During World War II he fought in the First World War, so he already have veterans on his side from the beginning when he ran for his campaign. He used many forms of propaganda like glittering generalities and talked about taking back the land that the German people lost and wanted to be reunited to with the Austrians. This way of thinking is wrong and is the exact opposite of the humanitarian perspective. There is no valid argument to show how one life is any greater than another’s’. It is not to be confused with national or a races pride. This is the demeaning of others. (“Research on the Entangled… ”).

There is many countries with laws and bills past to protect human life above all else and that under no circumstances is it justifiable to murder another person with the intent of doing said act for the reasons of superiority. Some may argue that also Anne Frank’s Diary is not a humanitarian work because it’s just a diary of a little Jewish girl. This is also wrong because the diary may not have been set out to be what it became as a work that has been awarded many a times but, it has reached and touches many lives. It inspires some and it continues to be a novel that is recommended in schools all around the world.

If it wasn’t a great novel then it would not have its own section of a museum dedicated to Anne Frank herself and her diary. (World Must Know…). In the novel, “Dear Diary the Hidden Life of Otto Frank” it tells the story of Anne Frank’s father. It includes more of the struggles from a different person’s point of view, of the oppression that Jews faced, while being in the same family. It also speaks of his entire life and the six short months between the Gestapo’s arrival at the other side of a moveable bookcase and the day the Russians liberated Auschwitz, where Otto was held prisoner.

Otto was the one who stitched together the story of what we know is Anne Frank’s legacy. Otto who sought a publisher for them at a time when most people wished to forget all about the Holocaust; Otto who made sure that stage and film adaptations of the diary were true to her ‘spirit’. He did this for peace of mind a little peace of mind. Some critics have accused the diary of sentimentalizing the Holocaust, which is true, and though it is hardly her fault, the book ends with Anne’s fate delicately unspoken.

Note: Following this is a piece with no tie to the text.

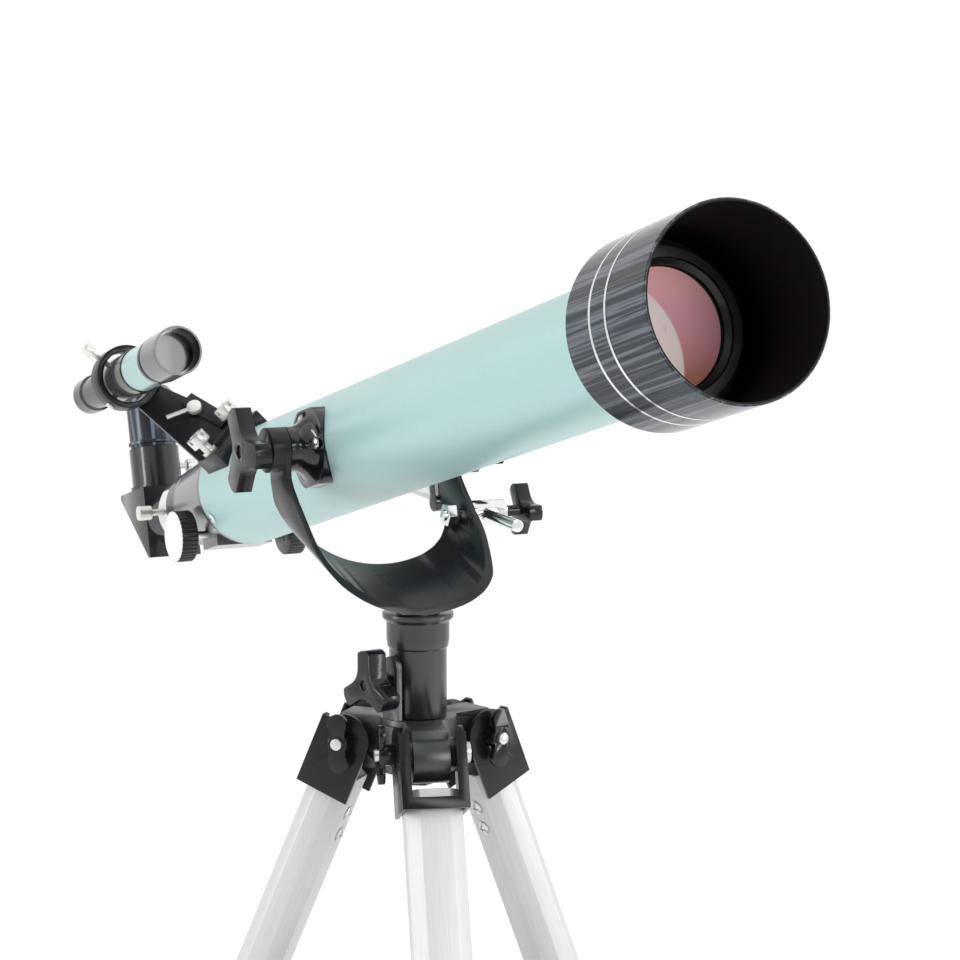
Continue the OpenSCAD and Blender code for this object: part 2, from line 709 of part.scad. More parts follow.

Here, though, we go where those who interviewed Otto after the war so often feared to tread. We see him transported in a cattle car from Westerbork to Auschwitz. We watch him turn his head for a last look at his wife and children. We listen as he fights his desperate hunger by talking, not about food, but about Beethoven. Another addition to the collect on what the legacy of Anne Frank is, there is the book, “Anne Frank Beyond the Diary”. This novel goes into more depths with the diary and gives more incite to what most things were like, so that we may get a better understanding.

This elegant photographic remembrance of Anne Frank appears at first like any family album. Translated from the Dutch, this photo biography, like the famous diary, captures the ordinariness of Anne and her family’s life. Individual photos are mostly informal snapshots and are a bit blurry at times. But this photo biography chronicles a far-from-ordinary life, and the Association of the Anne Frank House in Amsterdam sets Anne’s story in a larger context, examining Hitler’s rise to power, developing her family history, and the larger fate of the Jews during WWII.

The establishment of the Anne Frank House in 1960 is also described. Humanitarian beliefs are the beliefs shared by everyone who desires a world where people can live without the fears of extermination and being counted as a lesser being because all life matters. Humanitarianism also is a philosophical view on humanity and it is important to that human rights are preserved to keep balance and order in the world.